Ohio State freshman TreVeyon Henderson takes a swing pass 70 yards for a touchdown in the fourth quarter at Minnesota on Thursday night.

Ohio State played with the elements in Thursday night's season opener at Minnesota, and we're not talking about the light rain that had no impact on a wild night.

The fourth-ranked Buckeyes flirted with fire for three full quarters before using some lightning of their own to thunder past the Golden Gophers 45-31 in a nationally-televised Big Ten opener.

For a full half coach Ryan Day's squad looked like a group breaking in a quarterback who hasn't completed a pass in two years, and even then redshirt freshman C.J. Stroud was in high school.

Stroud played a miserable first two quarters. The Twitter angst it created was accentuated by a spoiled fanbase who has seen nothing but elite QB play since Urban Meyer arrived in 2012. From that point forward, the position included:

Braxton Miller winning two Big Ten MVP awards.

J.T. Barrett earning three first-team all-Big Ten QB honors as well as a conference MVP trophy.

First-round NFL Draft pick Dwayne Haskins authoring one spectacular year.

Justin Fields pocketing a Big Ten MVP Award and becoming a Heisman finalist in his two seasons.

Even Cardale Jones won a national title in a memorable three-game run replacing an injured Barrett in 2014.

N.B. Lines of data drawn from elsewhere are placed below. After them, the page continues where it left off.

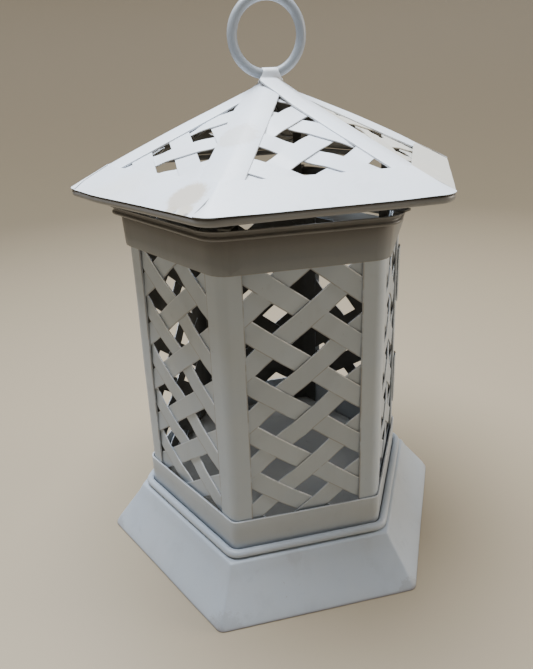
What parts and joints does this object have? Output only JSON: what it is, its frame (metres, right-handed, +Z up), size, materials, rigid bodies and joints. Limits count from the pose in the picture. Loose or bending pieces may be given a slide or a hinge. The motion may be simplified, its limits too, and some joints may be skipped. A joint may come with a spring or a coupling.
{
  "type": "candle lantern",
  "caption": "Hexagonal sheet-metal candle lantern: flared base, woven lattice sides with a hinged door, lift-off pyramid roof and carrying ring.",
  "frame": {"origin": "centre of the base's underside, on the surface the lantern stands on", "axes": "+Z up through the apex; the front face's normal is -Y; corners at 0, 60, 120 degrees about Z; the door's face normal is at +30 degrees"},
  "size_m": [0.2582, 0.2252, 0.3512],
  "materials": {
    "roof_paint": "weathered white paint",
    "body_paint": "weathered white paint",
    "base_paint": "weathered white paint, bluish",
    "band_paint": "weathered white paint, dirty edges",
    "floor_paint": "dusty grey-white paint",
    "pin_steel": "dull steel"
  },
  "bodies": {
    "lantern_body": {"base_skirt": "base_paint", "base_foot_ring": "base_paint", "base_ledge": "base_paint", "base_bead": "base_paint", "floor_plate": "floor_paint", "bottom_band": "band_paint", "top_band": "band_paint", "top_rim": "band_paint", "post_right": "body_paint", "post_back_right": "body_paint", "post_back_left": "body_paint", "post_left": "body_paint", "post_front_left": "body_paint", "post_front_right": "body_paint", "panel_front": "body_paint", "panel_front_right": "body_paint", "panel_back": "body_paint", "panel_back_left": "body_paint", "panel_front_left": "body_paint", "lower_hinge_fixed_leaf": "body_paint", "lower_hinge_pin": "pin_steel", "upper_hinge_fixed_leaf": "body_paint", "upper_hinge_pin": "pin_steel"},
    "door": {"door_frame": "body_paint", "door_lattice": "body_paint", "door_catch": "body_paint", "lower_hinge_door_leaf": "body_paint", "upper_hinge_door_leaf": "body_paint"},
    "roof": {"eave_band": "roof_paint", "eave_rim": "band_paint", "roof_hip_right": "roof_paint", "roof_hip_back_right": "roof_paint", "roof_hip_back_left": "roof_paint", "roof_hip_left": "roof_paint", "roof_hip_front_left": "roof_paint", "roof_hip_front_right": "roof_paint", "roof_panel_front": "roof_paint", "roof_panel_front_right": "roof_paint", "roof_panel_back_right": "roof_paint", "roof_panel_back": "roof_paint", "roof_panel_back_left": "roof_paint", "roof_panel_front_left": "roof_paint", "roof_leg_right": "roof_paint", "roof_leg_back_right": "roof_paint", "roof_leg_back_left": "roof_paint", "roof_leg_left": "roof_paint", "roof_leg_front_left": "roof_paint", "roof_leg_front_right": "roof_paint", "ring_strap": "roof_paint"},
    "ring": {"carry_ring": "roof_paint"}
  },
  "joints": [
    {"name": "door_swing", "type": "hinge", "parent": "lantern_body", "child": "door", "pos_m": [0.09365, 0.001, 0.096], "axis": [0.0297, 0, -0.9996], "range_deg": [0, 110]},
    {"name": "roof_lift", "type": "slide", "parent": "lantern_body", "child": "roof", "axis": [0, 0, 1], "range_m": [0, 0.06]},
    {"name": "ring_tip", "type": "hinge", "parent": "roof", "child": "ring", "pos_m": [0.0015, -0.0004, 0.3092], "axis": [0.9989, -0.0471, 0], "range_deg": [-90, 90]}
  ]
}
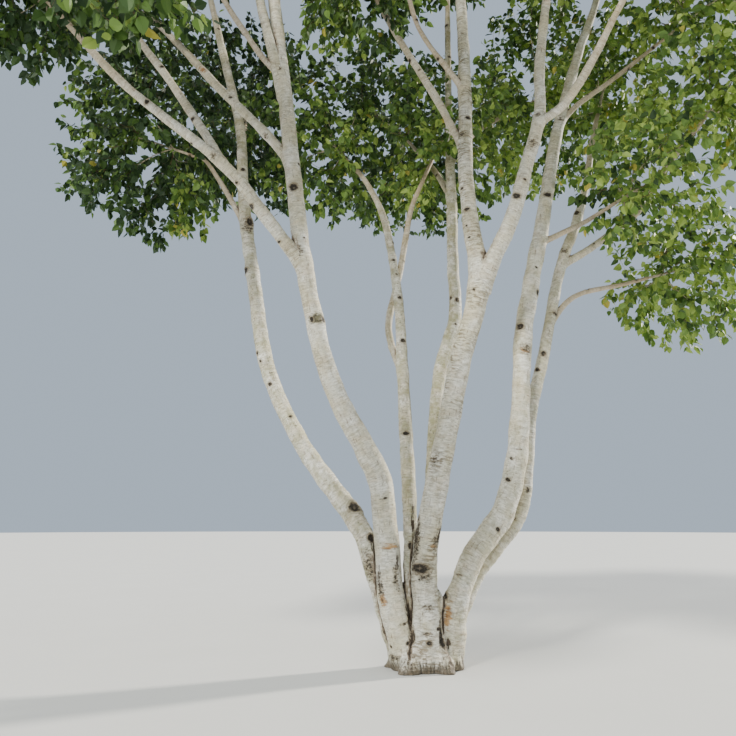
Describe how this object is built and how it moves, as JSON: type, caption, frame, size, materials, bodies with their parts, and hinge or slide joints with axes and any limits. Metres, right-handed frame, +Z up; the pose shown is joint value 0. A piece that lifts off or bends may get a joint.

But Stroud looked nothing like those guys during a disturbing first two quarters in which he threw for just 58 yards, tossed an interception, and struggled to complete anything beyond a short pass. The Buckeyes' only TD in the first half came on Miyan Williams' 71-yard romp, and he swiftly went to the bench for an hour before getting another touch.

Minnesota took advantage of all of that to play ball control and grab a 14-10 halftime advantage that stirred a sellout crowd in Minneapolis to a fever pitch.

Larry Phillips mug shot

Richland Source managing editor Larry Phillips. He's led the Source newsrooms since 2016. 

But Stroud settled down in the second half and Ohio State's big-play offense exploded repeatedly thanks to their talented receivers, Chris Olave and Garrett Wilson, who should both be first-round NFL draft picks next spring barring injury. Stroud's task this season is to find them. After two shaky quarters, he eventually did.

"I have great teammates, but I feel like I'm a great player, too," Stroud said. "Maybe the first half didn't show that, but I did my best in the second."

Ohio State big-played the Gophers to pieces in a 35-point second half eruption. Stroud hit a lonely Olave for a 38-yard score to take a 17-14 edge. The youngster then found an even more wide-open Wilson for a 56-yard strike to grab the lead for good with 2:18 showing in the third period.

To that point, Minnesota's Mohamed Ibrahim was rolling. The Gophers' second-team All-American tailback racked up 163 yards on 30 carries and scored a pair of touchdowns. But after he absorbed a nasty-looking leg injury near the end of the third quarter, Minnesota really had no chance -- especially when Ohio State kept scoring.

Senior defensive tackle Haskell Garrett picked up a fumble, caused by junior Zach Harrison's strip-sack, and rumbled 32 yards to make it 31-21. Talented true freshman tailback TreVeyon Henderson took a simple swing pass and streaked 70 yards for a score, and Olave finished it with a nifty 61-yard catch and dance along the sideline.

In total, Ohio State scored six touchdowns from more than 30 yards. Williams ran for 125 yards on just nine carries, while Stroud threw for four scores, and averaged an incredible 47.2 yards per completion, all in the second half.

"He and I had a conversation early on that we're going to keep swinging, no matter what happens, and we're not going to play close to the vest," Day said. "That's not the way we do it here.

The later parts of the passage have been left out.